The rulings on Q&A seem to indicate that the only reason something can touch the floor is for feedback, and even then, it's limited. If you put a ramp on the floor, you'll be called on <R06>.

As for specific heights, the bumpers have to be in the bumper zone (Section 8.2) and the trailer hitch has to be at a certain height.

Bongle
01-19-2009, 02:03 PM
The rulings on Q&A seem to indicate that the only reason something can touch the floor is for feedback, and even then, it's limited. If you put a ramp on the floor, you'll be called on <R06>.


My week-old QA interpretation was that anything you want can touch the floor, so long as it does not provide sufficient drag or thrust to affect the low-friction dynamic. If you coated the floor-contacting portion of your ramp with rover-wheel material, then it would certainly not provide any traction or braking beyond what you could expect with the wheels.

edit: I can't find the QA response that I had justified that in my mind with, ignore me until I find it.
edit2: Here's (http://forums.usfirst.org/showthread.php?t=10943) the QA response, which gives a pretty broad ruling:
1. Other parts of the Robot may contact the floor, as long as the part does not provide any traction for the Robot.

Daniel_LaFleur
01-19-2009, 02:03 PM
Is there a specific height off the ground that parts of the robot have to be, other than the wheels? Or can something like, say, a ramp touch the floor?
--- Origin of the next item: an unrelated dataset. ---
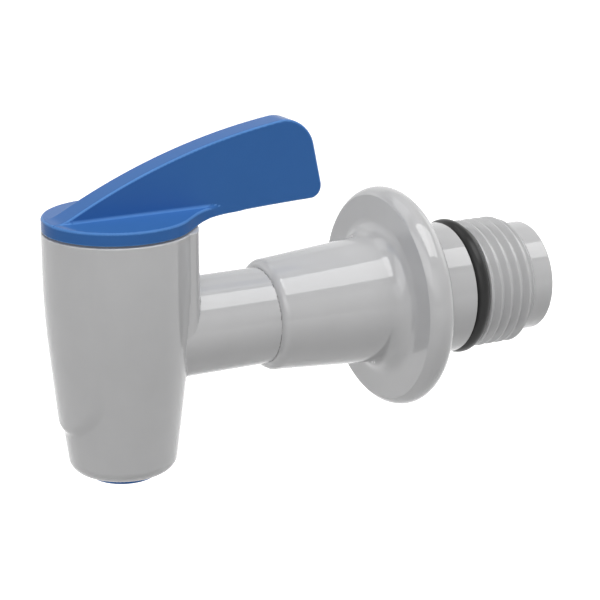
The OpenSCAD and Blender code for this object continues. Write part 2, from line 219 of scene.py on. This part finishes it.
def skin(name, field, low, high, cell, rounds=5):
    """Meshes the surface where field(x, y, z) is zero.

    Each cell of a grid that the surface passes through gets one vertex. Each grid edge that it
    crosses gets one face. The vertices are then drawn onto the surface and take its normals."""
    axes = [np.arange(a, b + cell, cell) for a, b in zip(low, high)]
    value = field(*np.meshgrid(*axes, indexing="ij"))
    faces = []
    spots = []
    for axis in range(3):
        count = value.shape[axis]
        near = np.take(value, range(count - 1), axis)
        far = np.take(value, range(1, count), axis)
        edges = np.argwhere((near < 0) != (far < 0))
        start = near[tuple(edges.T)]
        end = far[tuple(edges.T)]
        spot = edges.astype(float)
        spot[:, axis] += start / (start - end)
        ring = []
        for back_a, back_b in ((0, 0), (1, 0), (1, 1), (0, 1)):
            corner = edges.copy()
            corner[:, (axis + 1) % 3] -= back_a
            corner[:, (axis + 2) % 3] -= back_b
            ring.append(np.ravel_multi_index(corner.T, value.shape))
        ring = np.stack(ring, 1)
        ring[start > 0] = ring[start > 0][:, ::-1]
        faces.append(ring)
        spots.append(np.repeat(spot, 4, axis=0))
    faces = np.unique(np.concatenate(faces), return_inverse=True)[1].reshape(-1, 4)
    spots = np.concatenate(spots)
    share = np.bincount(faces.ravel())
    points = np.stack([np.bincount(faces.ravel(), spots[:, i]) / share for i in range(3)], 1)
    points = np.array(low) + points * cell
    for _ in range(rounds):
        slope = slope_of(field, points)
        step = field(*points.T) / np.maximum((slope ** 2).sum(1), 0.1)
        points -= np.clip(step, -cell, cell)[:, None] * slope
    normals = slope_of(field, points)
    normals /= np.linalg.norm(normals, axis=1)[:, None]
    obj = new_object(name, points, faces, normals)
    # The sharpness attribute places the painted edge highlight of a plastic that has an edge colour
    sharpness = obj.data.attributes.new("sharpness", "FLOAT", "POINT")
    sharpness.data.foreach_set("value", sharpness_of(field, points))
    return obj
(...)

There is no specific height that the robot must be (other than Erics points). Anything touching the floor that could be considered a traction device (even if it produces very little to no traction) will be cause for the inspectors to look closer and possibly fail your robot at inspection.

Between the regolith sheets (at the Kickoff in Manchester) there were small ridges. I'd suggest at least an 1/8" clearence for any non wheel part.

EricH
01-19-2009, 02:14 PM
My week-old QA interpretation was that anything you want can touch the floor, so long as it does not provide sufficient drag or thrust to affect the low-friction dynamic. If you coated the floor-contacting portion of your ramp with rover-wheel material, then it would certainly not provide any traction or braking beyond what you could expect with the wheels.

edit: I can't find the QA response that I had justified that in my mind with, ignore me until I find it.
edit2: Here's (http://forums.usfirst.org/showthread.php?t=10943) the QA response, which gives a pretty broad ruling:You might read the most recent batch.

For example, there's this one (http://forums.usfirst.org/showthread.php?t=11255), which pretty much bans slick balancing items, even if they won't affect the CoF.

There's also this one (http://forums.usfirst.org/showthread.php?t=11264), which effectively rules that you MUST use the Rover Wheels for traction--having the same material on something else is illegal if it's used for traction.

They've tightened up a little bit. It's not going to affect many designs, I don't think, but it's enough to affect your interpretation a bit.

Al Skierkiewicz
01-21-2009, 01:58 PM
Jeff,
There are a few rules that come into play here, but the test will be if the device contacting the floor provides traction or braking (more than 5% in any direction) in addition to the wheels provided and that said device does not damage the playing field surface. That second one is far easier to determine. I am guessing you think that that a ball chute that follows the floor is needed to pick up balls. If you were to investigate a little further, I think you would find that the ball diameter is sufficient to allow pickup without touching the floor.